Reports in the Turkish media claim the 2001 murder case of Turkish-Jewish businessman Üzeyir Garih went 'missing' after prosecutors linked to the Gülen Movement allegedly dragged out the probe for years
Garİh, co-chairman of Alarko Group, was stabbed to death at a cemetery in Istanbul's Eyüp district on Aug. 25, 2001. A murder suspect, Yener Yermez, was detained and sentenced to life. The suspect, a conscript in the Turkish army, has claimed people he did not know killed Garih and offered him money if he claimed responsibility for the killing, years after the murder.
A report in the Star daily claims the case "went missing" after Zekeriya Öz, Cihan Kansız and Muammer Akkaş, who conducted investigations on various dates, failed to investigate the murder further. Öz and Akkaş are accused of having ties to the Gülen Movement, the powerful religious congregation that evolved into a power player in Turkey through infiltration into the judiciary and police.
The chief prosecutor's office in the capital Ankara recently ordered the police to launch a probe into potential links between Gülenists and the killings of high-profile individuals over the past decade, including Garih. The prosecutor's office in Istanbul reportedly asked for the handover of the case from the Bakırköy court in Istanbul, but court officials responded the case was not in the archives. The Istanbul prosecutor's office is now investigating the case of disappearance.
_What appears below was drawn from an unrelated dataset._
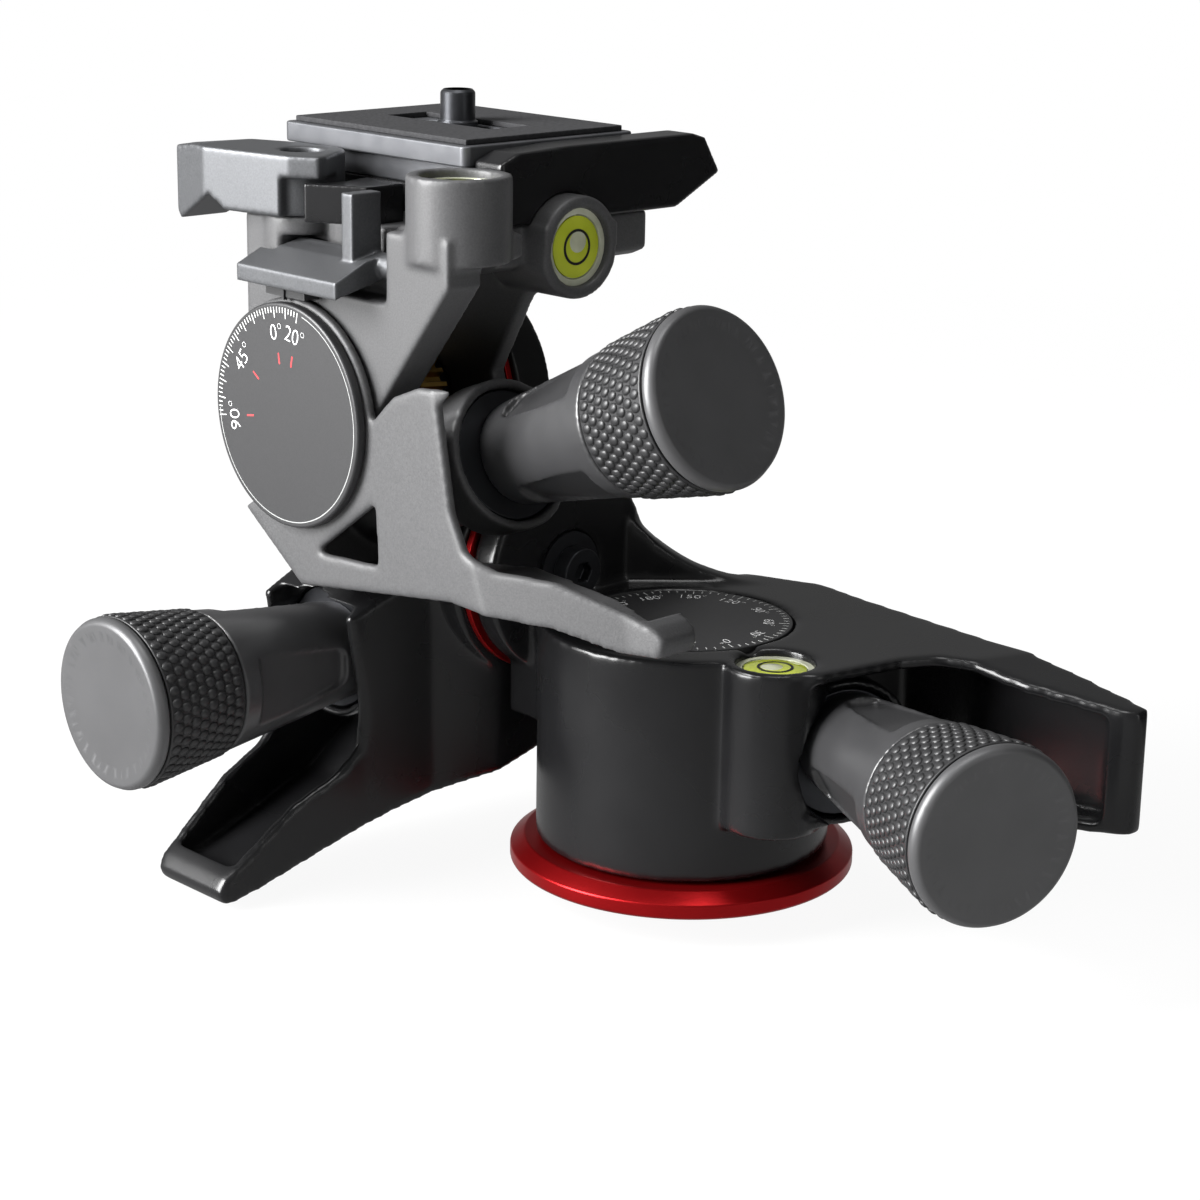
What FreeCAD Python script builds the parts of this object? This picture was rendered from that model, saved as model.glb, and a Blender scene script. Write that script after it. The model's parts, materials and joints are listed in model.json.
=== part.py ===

The prosecutors will also summon Yermez, currently serving a prison sentence in central Turkey, for testimony. The case was reopened first by Öz in 2008 over allegations of negligence by previous prosecutors, but it was handed to Kansız, another prosecutor, later. Finally, the case was handed to Akkaş in 2010. The latest prosecutor assigned to the case found that previous prosecutors did not conduct any investigation into the allegations during the past six years.
Öz and Akkaş are known to be members of the "parallel structure," a name attributed to the Gülen Movement's clandestine operations, including illegal wiretappings, to plot against the government. Both prosecutors were behind two probes in December 2013 that sought to discredit the government and eventually overthrow it by implicating names close to the government in an antigraft probe. After the December operations, Gülenists launched a defamation campaign against the government, and the government in turn started a purge of Gülenists within the police, judiciary and state agencies.
The family of Üzeyir Garih will also be summoned to testify as witnesses to find out whether the businessman was threatened before his death. Doğan Kasadolu, a friend of Garih, had claimed earlier that the businessman was killed by "an organization." The previous prosecutors then shifted their focus to Ergenekon, an alleged criminal organization, but could not find any ties between the murder and Ergenekon. The lengthy Ergenekon trial that long headlined Gülenist media, led to the imprisonment of generals, journalists, academics, dignitaries and others and its critics claimed Ergenekon was a plot to silence opponents of the Gülen Movement. Akkaş and Öz were among prosecutors assigned to Ergenekon-related cases.